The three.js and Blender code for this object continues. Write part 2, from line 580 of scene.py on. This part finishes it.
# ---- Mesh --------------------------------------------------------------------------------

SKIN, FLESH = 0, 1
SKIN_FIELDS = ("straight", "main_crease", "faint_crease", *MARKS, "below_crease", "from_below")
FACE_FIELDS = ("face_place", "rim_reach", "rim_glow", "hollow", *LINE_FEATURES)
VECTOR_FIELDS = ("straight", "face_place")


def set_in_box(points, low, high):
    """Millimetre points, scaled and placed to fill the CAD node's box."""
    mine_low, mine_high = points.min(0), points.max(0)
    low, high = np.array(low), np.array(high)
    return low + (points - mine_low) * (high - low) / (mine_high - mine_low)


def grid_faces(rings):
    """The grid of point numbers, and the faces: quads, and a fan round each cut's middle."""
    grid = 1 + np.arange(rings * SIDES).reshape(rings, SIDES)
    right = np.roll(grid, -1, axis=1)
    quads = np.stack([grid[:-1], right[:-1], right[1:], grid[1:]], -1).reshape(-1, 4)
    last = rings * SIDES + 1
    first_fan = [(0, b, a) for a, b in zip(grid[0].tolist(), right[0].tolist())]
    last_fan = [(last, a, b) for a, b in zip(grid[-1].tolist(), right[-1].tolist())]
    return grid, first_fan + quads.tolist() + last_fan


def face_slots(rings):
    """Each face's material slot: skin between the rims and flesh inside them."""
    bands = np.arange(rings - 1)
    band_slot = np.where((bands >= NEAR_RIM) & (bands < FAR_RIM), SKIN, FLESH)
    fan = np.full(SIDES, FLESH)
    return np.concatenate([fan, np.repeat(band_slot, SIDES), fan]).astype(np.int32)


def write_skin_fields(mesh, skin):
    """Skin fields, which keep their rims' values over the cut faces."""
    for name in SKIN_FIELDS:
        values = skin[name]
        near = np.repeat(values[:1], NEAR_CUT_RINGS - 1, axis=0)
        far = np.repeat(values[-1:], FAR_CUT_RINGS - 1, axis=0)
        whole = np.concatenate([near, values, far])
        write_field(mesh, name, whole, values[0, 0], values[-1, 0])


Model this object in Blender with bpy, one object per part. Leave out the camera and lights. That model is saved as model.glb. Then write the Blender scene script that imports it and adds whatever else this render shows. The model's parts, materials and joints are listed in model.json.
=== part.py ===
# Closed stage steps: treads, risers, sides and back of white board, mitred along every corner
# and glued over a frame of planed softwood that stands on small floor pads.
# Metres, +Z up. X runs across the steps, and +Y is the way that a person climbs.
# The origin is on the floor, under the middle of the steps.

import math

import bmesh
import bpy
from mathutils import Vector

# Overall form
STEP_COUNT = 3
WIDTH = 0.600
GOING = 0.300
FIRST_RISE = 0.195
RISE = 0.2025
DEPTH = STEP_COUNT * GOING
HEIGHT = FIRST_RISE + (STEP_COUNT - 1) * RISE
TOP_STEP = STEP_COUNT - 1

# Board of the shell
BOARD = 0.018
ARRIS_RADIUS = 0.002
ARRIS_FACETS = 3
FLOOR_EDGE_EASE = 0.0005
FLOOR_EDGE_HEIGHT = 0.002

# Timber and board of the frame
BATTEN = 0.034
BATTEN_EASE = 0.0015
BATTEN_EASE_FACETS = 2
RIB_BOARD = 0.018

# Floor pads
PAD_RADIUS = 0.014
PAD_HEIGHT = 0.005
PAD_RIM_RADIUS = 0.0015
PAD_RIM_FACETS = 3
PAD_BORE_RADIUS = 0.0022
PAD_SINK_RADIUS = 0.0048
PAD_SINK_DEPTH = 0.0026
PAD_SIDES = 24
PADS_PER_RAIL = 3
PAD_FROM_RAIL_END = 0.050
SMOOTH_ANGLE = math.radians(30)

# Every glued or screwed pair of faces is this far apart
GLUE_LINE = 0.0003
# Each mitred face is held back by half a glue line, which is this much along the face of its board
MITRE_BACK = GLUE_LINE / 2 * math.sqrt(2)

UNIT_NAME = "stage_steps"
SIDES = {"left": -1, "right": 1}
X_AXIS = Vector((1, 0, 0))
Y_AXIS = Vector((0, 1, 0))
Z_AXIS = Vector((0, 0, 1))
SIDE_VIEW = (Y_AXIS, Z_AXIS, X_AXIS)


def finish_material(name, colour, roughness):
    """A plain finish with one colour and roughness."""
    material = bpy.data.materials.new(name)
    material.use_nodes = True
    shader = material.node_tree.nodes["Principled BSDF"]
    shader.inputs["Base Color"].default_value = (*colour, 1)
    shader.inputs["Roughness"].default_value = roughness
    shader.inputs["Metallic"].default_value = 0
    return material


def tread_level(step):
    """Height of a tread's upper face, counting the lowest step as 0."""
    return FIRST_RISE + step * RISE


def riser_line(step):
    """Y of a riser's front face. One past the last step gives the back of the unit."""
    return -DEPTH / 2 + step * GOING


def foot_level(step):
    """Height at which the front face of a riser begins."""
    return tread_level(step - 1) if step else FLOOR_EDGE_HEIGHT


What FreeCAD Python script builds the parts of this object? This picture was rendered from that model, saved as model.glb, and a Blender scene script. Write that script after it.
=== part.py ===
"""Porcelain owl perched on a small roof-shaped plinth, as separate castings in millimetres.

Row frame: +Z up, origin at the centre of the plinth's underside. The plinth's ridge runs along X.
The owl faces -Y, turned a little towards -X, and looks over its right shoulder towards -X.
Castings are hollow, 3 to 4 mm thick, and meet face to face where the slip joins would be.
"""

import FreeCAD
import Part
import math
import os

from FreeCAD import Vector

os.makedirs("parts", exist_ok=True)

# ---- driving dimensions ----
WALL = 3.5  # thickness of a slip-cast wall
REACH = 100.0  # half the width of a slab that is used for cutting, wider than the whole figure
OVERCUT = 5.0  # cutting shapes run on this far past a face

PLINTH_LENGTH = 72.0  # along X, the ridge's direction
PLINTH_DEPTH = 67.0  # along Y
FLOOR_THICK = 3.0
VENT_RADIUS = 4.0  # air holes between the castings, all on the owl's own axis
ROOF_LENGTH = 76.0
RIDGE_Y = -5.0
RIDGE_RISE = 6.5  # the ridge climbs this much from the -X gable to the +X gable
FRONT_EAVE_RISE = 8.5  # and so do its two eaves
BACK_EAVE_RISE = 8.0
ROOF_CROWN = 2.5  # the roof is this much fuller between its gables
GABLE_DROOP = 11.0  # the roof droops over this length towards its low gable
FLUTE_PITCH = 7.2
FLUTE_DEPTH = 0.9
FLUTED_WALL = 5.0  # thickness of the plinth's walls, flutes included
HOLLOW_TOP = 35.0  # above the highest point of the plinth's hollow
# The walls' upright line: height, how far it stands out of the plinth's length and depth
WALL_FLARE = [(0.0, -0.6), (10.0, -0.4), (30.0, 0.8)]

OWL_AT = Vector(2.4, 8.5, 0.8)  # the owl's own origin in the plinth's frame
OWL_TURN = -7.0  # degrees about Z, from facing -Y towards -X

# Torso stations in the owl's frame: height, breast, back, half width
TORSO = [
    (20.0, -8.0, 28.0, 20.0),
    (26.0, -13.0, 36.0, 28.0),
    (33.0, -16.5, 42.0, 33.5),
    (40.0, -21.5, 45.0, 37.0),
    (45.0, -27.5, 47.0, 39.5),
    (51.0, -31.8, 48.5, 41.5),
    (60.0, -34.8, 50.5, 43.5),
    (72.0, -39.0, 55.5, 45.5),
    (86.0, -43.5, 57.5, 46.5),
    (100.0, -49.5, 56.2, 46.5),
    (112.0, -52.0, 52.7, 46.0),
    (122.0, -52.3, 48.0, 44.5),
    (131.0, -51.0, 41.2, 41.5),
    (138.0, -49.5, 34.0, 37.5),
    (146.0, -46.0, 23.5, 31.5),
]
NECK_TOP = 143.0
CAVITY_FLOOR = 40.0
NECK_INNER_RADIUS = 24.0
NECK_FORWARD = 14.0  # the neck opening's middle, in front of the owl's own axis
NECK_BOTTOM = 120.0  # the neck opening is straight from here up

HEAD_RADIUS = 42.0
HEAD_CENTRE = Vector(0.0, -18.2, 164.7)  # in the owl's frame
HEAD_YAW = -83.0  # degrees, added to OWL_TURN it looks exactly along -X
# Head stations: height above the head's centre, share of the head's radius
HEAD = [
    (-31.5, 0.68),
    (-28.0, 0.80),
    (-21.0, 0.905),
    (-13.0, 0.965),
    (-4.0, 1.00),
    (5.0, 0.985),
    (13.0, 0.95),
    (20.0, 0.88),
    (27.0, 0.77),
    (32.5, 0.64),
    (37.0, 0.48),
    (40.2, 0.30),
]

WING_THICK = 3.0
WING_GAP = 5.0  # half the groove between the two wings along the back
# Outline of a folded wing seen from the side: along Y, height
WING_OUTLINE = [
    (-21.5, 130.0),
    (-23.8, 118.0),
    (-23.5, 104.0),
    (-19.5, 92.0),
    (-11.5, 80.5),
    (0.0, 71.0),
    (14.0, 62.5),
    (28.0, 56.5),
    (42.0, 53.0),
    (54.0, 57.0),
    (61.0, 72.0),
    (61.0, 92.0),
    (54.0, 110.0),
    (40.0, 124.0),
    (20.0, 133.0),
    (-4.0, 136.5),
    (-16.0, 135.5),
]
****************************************
Give again the lines from the one with "What FreeCAD Python" to the one with "castings in millimetres.", both lines included, exactly and with no other line.

What FreeCAD Python script builds the parts of this object? This picture was rendered from that model, saved as model.glb, and a Blender scene script. Write that script after it.
=== part.py ===
"""Porcelain owl perched on a small roof-shaped plinth, as separate castings in millimetres.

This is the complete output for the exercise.